**What to work on:** Look for the string "from" and copy every line that has it.

**Stored data:**
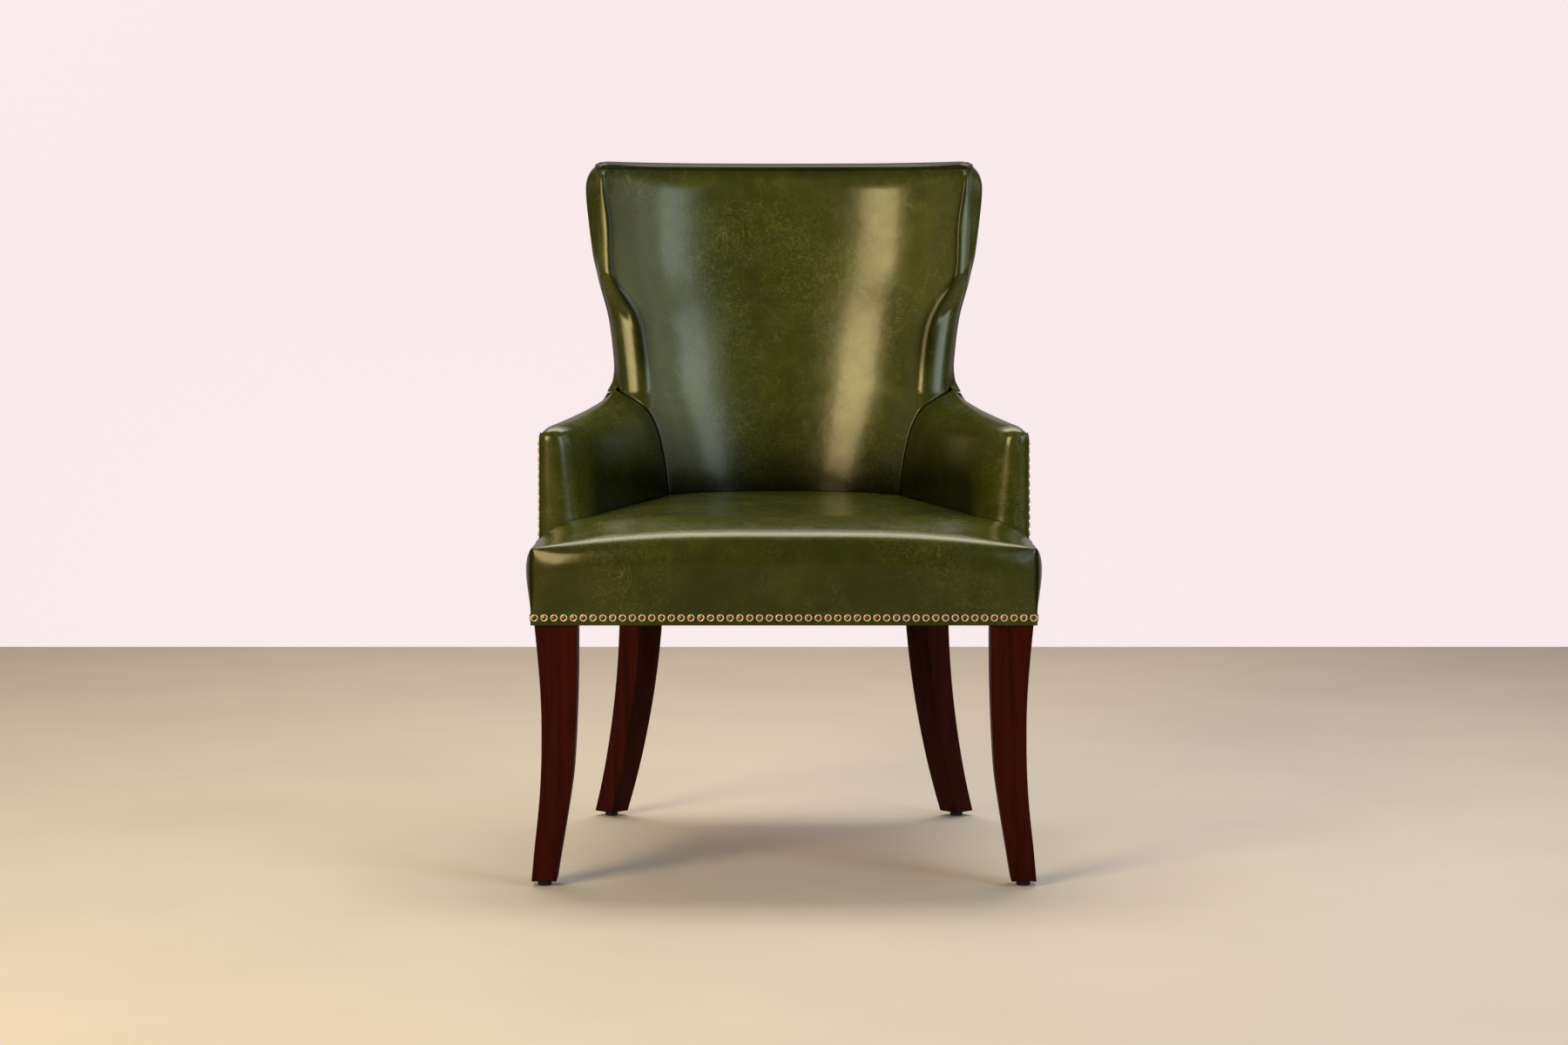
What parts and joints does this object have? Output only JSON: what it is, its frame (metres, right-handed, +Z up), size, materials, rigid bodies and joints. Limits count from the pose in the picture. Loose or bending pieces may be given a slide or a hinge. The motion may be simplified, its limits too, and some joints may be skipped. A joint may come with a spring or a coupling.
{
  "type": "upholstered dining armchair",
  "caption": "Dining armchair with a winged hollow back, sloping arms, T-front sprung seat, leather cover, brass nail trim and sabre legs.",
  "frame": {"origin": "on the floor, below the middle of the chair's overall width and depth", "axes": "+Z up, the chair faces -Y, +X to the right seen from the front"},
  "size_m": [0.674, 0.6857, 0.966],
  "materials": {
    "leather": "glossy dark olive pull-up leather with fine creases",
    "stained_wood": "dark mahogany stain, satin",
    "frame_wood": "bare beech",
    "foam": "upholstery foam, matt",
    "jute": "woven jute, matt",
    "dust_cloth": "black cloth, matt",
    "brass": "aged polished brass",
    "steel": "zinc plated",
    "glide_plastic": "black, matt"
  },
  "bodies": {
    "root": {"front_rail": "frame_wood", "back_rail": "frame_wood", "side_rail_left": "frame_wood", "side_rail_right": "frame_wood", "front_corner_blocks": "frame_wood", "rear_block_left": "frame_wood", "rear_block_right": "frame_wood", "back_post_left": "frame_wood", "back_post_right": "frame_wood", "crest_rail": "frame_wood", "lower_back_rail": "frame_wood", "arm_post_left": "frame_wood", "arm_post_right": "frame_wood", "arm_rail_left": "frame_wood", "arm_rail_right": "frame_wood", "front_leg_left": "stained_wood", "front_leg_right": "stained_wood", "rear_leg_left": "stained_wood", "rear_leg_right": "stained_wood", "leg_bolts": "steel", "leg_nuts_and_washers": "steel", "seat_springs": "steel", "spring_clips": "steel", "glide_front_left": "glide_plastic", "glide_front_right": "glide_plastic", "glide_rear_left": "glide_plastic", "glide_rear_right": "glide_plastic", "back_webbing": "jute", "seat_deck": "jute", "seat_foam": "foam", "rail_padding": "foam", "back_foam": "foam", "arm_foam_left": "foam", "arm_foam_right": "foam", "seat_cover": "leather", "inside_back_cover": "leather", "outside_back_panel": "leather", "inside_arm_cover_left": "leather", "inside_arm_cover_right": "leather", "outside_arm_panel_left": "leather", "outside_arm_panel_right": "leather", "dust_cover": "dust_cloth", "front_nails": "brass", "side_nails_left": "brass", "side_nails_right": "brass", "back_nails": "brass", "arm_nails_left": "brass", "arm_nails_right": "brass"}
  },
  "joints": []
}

**Solution for this task:**
What parts and joints does this object have? Output only JSON: what it is, its frame (metres, right-handed, +Z up), size, materials, rigid bodies and joints. Limits count from the pose in the picture. Loose or bending pieces may be given a slide or a hinge. The motion may be simplified, its limits too, and some joints may be skipped. A joint may come with a spring or a coupling.
  "frame": {"origin": "on the floor, below the middle of the chair's overall width and depth", "axes": "+Z up, the chair faces -Y, +X to the right seen from the front"},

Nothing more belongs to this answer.